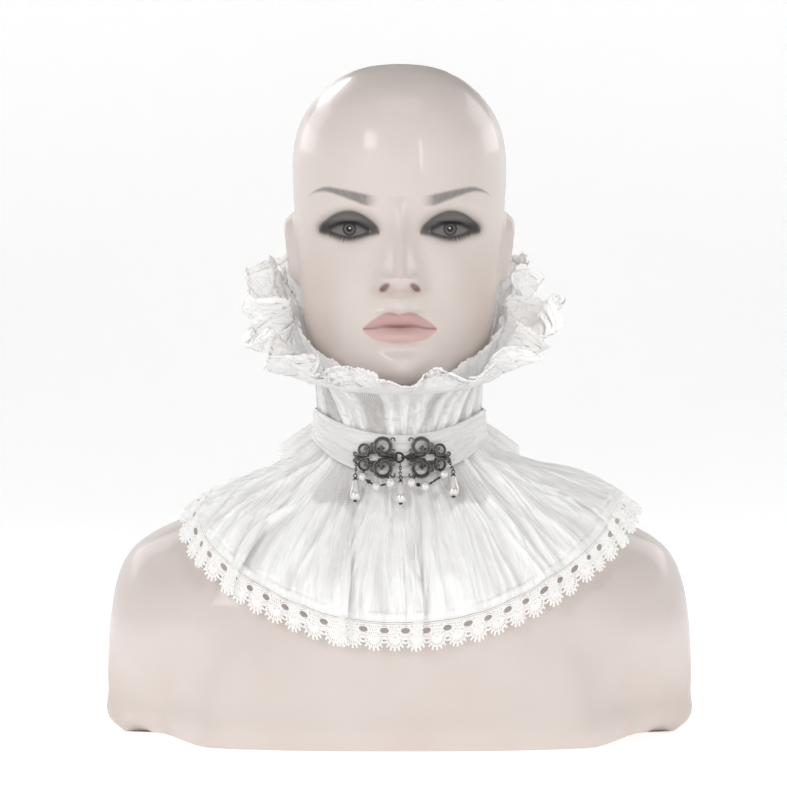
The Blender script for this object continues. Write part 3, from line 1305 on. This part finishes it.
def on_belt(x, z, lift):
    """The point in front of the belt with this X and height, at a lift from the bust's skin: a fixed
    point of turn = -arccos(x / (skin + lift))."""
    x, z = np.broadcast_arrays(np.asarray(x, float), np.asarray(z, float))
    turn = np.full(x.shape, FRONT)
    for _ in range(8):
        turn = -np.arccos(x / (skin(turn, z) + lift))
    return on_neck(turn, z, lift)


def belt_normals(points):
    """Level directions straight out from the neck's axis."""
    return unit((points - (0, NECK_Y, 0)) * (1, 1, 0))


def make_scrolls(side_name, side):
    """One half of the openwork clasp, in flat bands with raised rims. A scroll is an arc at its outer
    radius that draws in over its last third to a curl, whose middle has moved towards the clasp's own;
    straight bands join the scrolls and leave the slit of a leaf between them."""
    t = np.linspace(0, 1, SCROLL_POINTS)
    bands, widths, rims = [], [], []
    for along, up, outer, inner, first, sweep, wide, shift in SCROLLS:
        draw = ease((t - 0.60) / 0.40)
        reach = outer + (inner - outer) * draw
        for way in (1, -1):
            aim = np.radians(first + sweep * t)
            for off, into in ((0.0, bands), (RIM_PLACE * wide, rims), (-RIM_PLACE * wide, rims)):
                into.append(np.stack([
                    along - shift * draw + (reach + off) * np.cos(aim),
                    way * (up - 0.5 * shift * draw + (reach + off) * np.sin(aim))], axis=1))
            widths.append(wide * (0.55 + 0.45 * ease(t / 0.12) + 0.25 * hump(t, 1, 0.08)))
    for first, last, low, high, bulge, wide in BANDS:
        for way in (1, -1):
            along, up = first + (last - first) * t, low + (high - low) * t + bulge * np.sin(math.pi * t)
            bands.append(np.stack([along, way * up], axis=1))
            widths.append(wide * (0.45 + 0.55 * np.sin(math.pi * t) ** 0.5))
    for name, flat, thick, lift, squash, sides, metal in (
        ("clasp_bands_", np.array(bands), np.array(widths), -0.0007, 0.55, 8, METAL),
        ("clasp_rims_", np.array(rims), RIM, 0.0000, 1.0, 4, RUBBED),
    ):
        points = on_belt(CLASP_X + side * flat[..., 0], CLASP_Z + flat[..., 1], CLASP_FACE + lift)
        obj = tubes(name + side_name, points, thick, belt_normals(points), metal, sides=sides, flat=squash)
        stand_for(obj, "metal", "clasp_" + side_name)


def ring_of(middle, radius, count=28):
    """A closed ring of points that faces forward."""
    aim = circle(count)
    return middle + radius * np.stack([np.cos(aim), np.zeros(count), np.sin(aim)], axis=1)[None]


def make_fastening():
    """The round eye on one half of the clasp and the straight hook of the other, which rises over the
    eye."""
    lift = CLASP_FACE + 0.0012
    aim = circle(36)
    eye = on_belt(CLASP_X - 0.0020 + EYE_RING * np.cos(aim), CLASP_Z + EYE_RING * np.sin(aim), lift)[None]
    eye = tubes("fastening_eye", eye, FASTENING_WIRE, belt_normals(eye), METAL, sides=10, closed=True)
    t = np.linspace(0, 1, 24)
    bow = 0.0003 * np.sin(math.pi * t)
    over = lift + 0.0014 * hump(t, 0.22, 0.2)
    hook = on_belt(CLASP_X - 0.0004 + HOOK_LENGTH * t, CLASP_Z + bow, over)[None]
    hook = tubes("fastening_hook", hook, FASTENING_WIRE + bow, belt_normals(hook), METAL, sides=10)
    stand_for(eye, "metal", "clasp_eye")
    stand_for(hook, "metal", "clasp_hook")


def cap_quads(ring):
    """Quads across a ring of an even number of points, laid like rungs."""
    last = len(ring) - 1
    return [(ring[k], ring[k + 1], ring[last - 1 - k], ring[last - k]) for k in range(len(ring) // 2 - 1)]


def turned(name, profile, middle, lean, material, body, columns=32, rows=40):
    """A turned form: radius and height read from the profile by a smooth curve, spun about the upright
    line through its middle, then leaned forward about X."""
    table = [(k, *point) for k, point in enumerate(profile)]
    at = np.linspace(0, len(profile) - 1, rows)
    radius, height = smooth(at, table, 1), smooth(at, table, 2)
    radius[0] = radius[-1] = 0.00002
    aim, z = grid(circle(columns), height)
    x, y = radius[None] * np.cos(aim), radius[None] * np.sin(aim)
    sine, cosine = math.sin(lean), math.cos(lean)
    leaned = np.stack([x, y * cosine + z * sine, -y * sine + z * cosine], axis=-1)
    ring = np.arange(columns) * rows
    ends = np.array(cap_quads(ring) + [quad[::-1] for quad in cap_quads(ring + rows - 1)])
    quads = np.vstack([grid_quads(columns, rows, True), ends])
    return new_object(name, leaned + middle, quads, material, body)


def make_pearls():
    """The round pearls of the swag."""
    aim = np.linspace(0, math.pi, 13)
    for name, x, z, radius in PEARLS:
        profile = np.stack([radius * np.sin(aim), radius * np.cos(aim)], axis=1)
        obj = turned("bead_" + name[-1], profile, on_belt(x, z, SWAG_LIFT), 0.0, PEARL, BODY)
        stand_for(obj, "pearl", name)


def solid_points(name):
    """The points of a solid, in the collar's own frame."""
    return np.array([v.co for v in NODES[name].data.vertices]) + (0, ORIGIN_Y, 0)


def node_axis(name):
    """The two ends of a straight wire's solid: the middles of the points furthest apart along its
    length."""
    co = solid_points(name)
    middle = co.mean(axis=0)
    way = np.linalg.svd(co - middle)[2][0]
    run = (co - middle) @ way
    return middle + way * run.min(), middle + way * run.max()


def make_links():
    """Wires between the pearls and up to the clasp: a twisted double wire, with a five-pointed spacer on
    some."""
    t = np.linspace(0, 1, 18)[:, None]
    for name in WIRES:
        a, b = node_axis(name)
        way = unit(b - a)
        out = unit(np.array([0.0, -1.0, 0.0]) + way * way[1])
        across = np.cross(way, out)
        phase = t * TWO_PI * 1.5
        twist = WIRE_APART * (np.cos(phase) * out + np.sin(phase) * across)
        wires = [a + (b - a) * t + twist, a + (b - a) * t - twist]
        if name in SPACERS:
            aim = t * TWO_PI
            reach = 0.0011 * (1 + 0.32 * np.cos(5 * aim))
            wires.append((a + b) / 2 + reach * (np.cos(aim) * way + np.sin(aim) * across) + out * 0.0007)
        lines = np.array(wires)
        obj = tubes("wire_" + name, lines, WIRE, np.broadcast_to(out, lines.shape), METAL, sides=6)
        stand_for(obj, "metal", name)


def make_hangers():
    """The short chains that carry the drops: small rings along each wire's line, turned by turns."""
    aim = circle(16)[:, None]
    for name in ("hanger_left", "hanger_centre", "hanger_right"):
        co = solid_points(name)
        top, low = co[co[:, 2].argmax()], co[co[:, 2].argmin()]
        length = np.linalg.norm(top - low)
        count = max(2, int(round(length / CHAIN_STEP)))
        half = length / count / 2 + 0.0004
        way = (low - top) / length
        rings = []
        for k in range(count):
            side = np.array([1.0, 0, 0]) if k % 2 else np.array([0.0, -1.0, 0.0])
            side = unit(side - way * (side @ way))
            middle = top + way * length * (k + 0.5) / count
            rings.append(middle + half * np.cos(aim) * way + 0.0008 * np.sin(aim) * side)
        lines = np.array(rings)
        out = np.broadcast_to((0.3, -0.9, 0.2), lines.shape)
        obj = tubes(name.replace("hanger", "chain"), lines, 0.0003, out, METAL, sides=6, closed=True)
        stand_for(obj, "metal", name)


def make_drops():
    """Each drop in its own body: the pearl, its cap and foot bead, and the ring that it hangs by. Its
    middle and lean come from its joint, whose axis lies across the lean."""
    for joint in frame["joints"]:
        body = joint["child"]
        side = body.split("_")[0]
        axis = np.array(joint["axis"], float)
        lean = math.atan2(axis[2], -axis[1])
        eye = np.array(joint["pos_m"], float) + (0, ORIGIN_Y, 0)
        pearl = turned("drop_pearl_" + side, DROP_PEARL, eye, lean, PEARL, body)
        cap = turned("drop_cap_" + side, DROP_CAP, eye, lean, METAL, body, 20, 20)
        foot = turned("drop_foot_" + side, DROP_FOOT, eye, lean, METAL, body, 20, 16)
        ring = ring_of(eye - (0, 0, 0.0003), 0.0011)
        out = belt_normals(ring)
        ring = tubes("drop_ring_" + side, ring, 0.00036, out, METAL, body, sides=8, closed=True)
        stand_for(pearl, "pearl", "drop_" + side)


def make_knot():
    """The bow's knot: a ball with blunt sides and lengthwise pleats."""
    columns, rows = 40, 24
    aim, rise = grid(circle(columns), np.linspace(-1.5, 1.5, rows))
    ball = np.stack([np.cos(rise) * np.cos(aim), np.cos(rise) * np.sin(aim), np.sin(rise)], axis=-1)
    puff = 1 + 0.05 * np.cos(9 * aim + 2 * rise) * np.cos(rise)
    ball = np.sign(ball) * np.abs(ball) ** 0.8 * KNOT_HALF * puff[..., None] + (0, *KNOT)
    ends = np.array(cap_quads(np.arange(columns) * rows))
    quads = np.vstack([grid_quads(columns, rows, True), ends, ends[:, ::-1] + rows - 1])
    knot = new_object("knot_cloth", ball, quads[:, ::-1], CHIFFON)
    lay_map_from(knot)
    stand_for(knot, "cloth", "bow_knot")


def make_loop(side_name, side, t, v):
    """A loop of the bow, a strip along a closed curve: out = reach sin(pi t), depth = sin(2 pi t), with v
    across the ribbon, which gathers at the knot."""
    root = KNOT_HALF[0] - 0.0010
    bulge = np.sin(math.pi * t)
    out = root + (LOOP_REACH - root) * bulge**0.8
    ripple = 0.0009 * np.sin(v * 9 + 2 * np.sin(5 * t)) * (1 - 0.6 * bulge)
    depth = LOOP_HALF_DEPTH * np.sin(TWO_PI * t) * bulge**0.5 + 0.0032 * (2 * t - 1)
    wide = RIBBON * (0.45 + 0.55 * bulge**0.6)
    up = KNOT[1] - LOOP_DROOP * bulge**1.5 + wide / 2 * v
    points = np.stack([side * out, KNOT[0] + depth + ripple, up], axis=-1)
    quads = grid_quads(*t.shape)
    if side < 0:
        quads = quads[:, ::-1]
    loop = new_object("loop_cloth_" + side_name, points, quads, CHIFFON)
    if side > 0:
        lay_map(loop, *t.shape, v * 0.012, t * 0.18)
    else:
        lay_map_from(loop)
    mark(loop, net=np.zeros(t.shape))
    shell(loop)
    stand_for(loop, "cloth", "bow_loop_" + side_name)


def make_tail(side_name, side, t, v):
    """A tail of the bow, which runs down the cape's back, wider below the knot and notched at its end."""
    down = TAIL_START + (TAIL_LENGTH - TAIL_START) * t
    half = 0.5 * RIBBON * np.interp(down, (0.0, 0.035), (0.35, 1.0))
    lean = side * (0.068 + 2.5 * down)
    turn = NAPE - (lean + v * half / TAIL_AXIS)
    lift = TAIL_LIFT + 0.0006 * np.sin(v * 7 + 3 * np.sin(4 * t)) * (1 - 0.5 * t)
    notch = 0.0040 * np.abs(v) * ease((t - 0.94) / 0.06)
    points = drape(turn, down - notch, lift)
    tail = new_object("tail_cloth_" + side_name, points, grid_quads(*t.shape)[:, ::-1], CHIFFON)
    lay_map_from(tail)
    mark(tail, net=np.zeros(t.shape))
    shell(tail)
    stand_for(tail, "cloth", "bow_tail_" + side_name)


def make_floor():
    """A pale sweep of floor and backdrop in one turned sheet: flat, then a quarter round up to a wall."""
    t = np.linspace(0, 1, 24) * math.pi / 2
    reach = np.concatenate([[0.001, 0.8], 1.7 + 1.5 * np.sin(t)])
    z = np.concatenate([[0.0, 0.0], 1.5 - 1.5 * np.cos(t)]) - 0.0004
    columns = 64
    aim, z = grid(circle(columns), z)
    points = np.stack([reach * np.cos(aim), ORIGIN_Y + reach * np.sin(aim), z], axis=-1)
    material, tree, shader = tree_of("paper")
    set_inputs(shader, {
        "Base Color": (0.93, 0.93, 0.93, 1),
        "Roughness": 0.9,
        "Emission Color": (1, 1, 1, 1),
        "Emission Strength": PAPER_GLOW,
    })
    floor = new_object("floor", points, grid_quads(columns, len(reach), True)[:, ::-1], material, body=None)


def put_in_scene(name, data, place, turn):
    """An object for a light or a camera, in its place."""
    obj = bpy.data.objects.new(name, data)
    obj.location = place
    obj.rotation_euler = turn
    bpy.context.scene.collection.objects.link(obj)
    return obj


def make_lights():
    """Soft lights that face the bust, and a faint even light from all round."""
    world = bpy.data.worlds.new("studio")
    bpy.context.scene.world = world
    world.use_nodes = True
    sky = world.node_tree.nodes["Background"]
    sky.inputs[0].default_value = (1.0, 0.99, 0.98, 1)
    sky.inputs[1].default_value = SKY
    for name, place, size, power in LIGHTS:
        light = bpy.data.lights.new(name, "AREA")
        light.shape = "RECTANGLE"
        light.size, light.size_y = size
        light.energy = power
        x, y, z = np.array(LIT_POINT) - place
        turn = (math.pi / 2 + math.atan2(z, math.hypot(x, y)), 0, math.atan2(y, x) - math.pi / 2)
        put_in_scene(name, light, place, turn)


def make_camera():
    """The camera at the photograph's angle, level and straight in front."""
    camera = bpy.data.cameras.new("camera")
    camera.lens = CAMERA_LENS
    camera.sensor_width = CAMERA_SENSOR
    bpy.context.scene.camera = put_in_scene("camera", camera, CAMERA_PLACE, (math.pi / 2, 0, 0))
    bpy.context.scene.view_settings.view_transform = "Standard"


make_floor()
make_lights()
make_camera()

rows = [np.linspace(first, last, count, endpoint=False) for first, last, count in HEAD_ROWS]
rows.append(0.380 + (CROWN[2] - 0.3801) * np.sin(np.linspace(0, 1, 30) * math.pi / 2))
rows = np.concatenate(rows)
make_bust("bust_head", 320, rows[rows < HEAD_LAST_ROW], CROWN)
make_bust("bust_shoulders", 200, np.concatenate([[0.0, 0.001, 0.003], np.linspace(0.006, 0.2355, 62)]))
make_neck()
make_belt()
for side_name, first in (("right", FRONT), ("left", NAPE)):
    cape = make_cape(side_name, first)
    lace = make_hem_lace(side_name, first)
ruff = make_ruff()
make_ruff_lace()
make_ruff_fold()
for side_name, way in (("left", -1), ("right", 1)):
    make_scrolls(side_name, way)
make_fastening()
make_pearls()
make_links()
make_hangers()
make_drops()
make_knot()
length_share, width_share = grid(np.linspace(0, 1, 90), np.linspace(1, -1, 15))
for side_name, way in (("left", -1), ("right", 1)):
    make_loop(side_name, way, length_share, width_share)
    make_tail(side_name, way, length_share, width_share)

----------

**WRITTEN PROBLEM**
Find each line that has the word "this", then copy it out.

**WRITTEN RESPONSE**
The Blender script for this object continues. Write part 3, from line 1305 on. This part finishes it.
    """The point in front of the belt with this X and height, at a lift from the bust's skin: a fixed